And these days, the docs are usually online, and usually don't have a great
dedicated search engine, so often googling is the best way to find what you
are looking for in the docs, anyway.

------
guncheck
Honestly, I've been programming for almost 5 years now and been learning a
whole lot of different technologies, languages, frameworks, etc. since I
started so its safe to say I'm barely an intermediate in alot of things.
Because 5 years isn't alot of time, I google answers quite often for different
reasons. Most of the time, its to figure out how to code something up instead
of trying to figure it out myself (I have a general idea how to do it) so that
I can get stuff done. Frankly, I'm too lazy to make mistakes. This is pretty
bad since I don't really understand why things go wrong most of the time.

------
fivedogit
For me recently, it's constant because I'm working with Spring Boot and ExtJS
for the first time. So I'd say how often you're doing web searches is a
function of your familiarity with the techs you're using.

------
lfowles
I use google quite often for searching $LANGUAGE, $PLATFORM, $LIBRARY docs...
it's so much faster than using the provided search.

------
logn
For JavaScript and CSS it's a lot of googling. Mostly because they have no
standards you can rely on.

For a language like Java, I mostly google to see if what I want to do already
exists in an Apache library or is now part of the latest JRE. For well-
documented Java frameworks which have JavaDocs attached, googling isn't often
necessary.

------
davewiner
Basically when I don't have an example in my own codebase that I can use as
prior art. I always want to find out what obstacles other people have found,
as a way of making the process go more smoothly.

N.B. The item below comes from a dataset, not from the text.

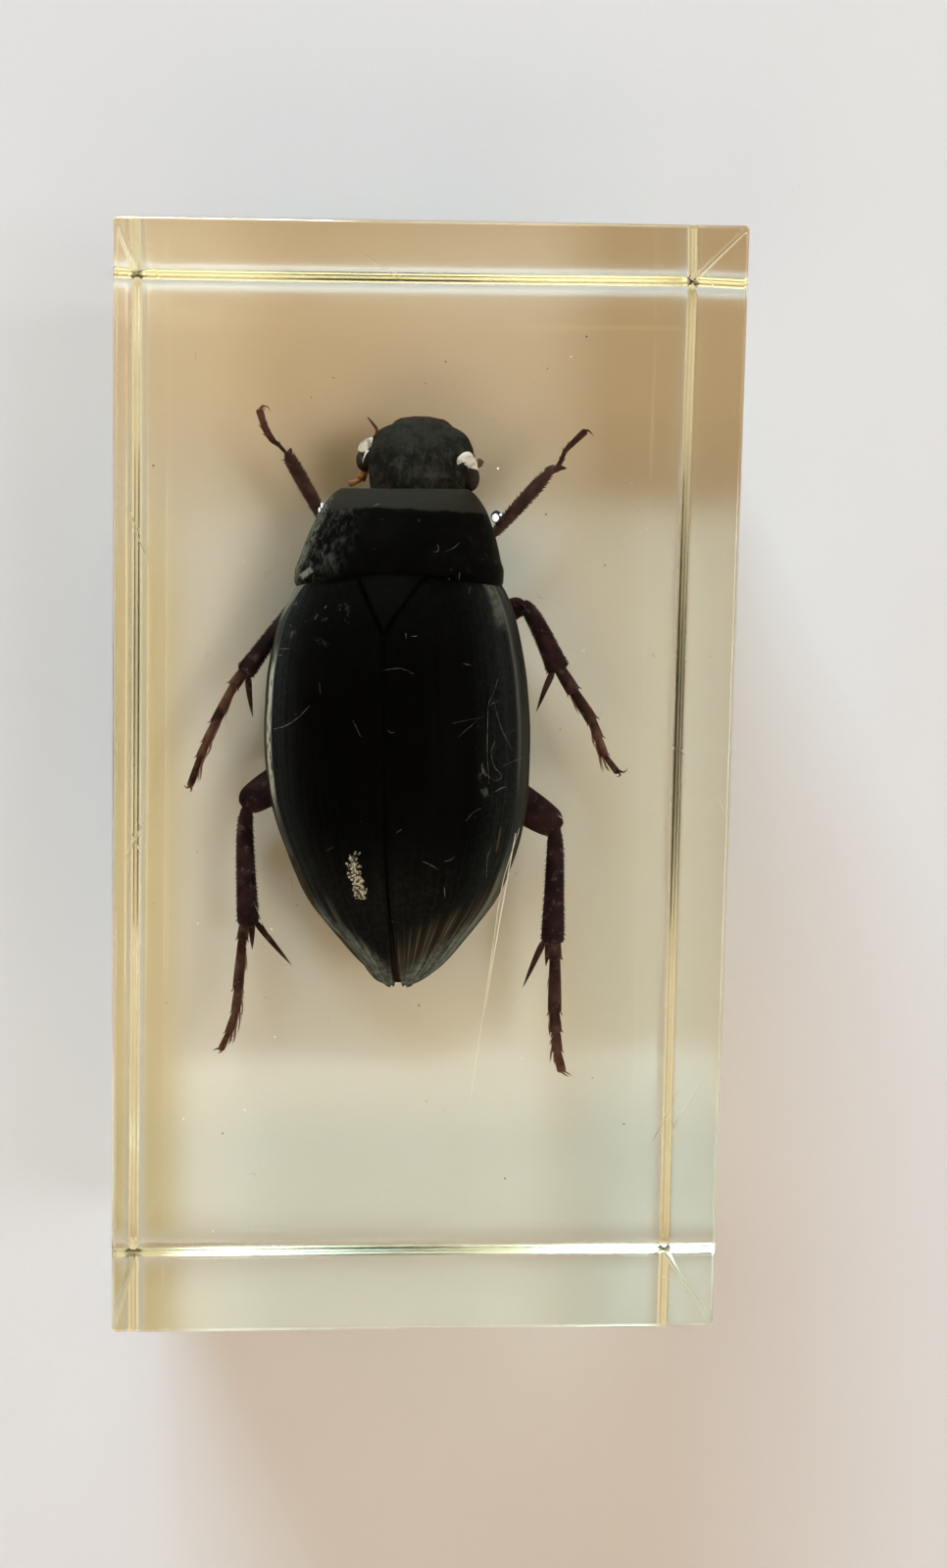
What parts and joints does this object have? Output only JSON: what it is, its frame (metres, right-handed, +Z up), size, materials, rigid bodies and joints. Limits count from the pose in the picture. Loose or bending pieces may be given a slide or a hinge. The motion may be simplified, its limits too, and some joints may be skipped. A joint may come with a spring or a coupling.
{
  "type": "insect in resin block",
  "caption": "Clear resin paperweight block with a large black water scavenger beetle cast in it, resting on its flat underside.",
  "frame": {"origin": "middle of the underside, on the surface that the block rests on", "axes": "+Z up through the top face, +Y along the block towards the beetle's head, +X to the right seen from above"},
  "size_m": [0.042, 0.0744, 0.022],
  "materials": {
    "clear_resin": "polished",
    "black_cuticle": "satin",
    "maroon_cuticle": "satin",
    "amber_cuticle": "satin",
    "air_film": "satin",
    "pale_fibre": "matte",
    "dark_speck": "matte"
  },
  "bodies": {
    "root": {"resin_block": "clear_resin"}
  },
  "joints": []
}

Nine times out of ten I end up at either Stack Exchange or W3Schools.

------
gusmd
I agree with the other answers that it is a function of how familiar I am with
the language/framework. But I also like to see what other solutions people
have come up with since I know there might always be an edge case I didn't
think of.

------
akamaka
9 times yesterday, according to my browser history. It was a slow day, though.

------
miguelrochefort
Dozens of times a day.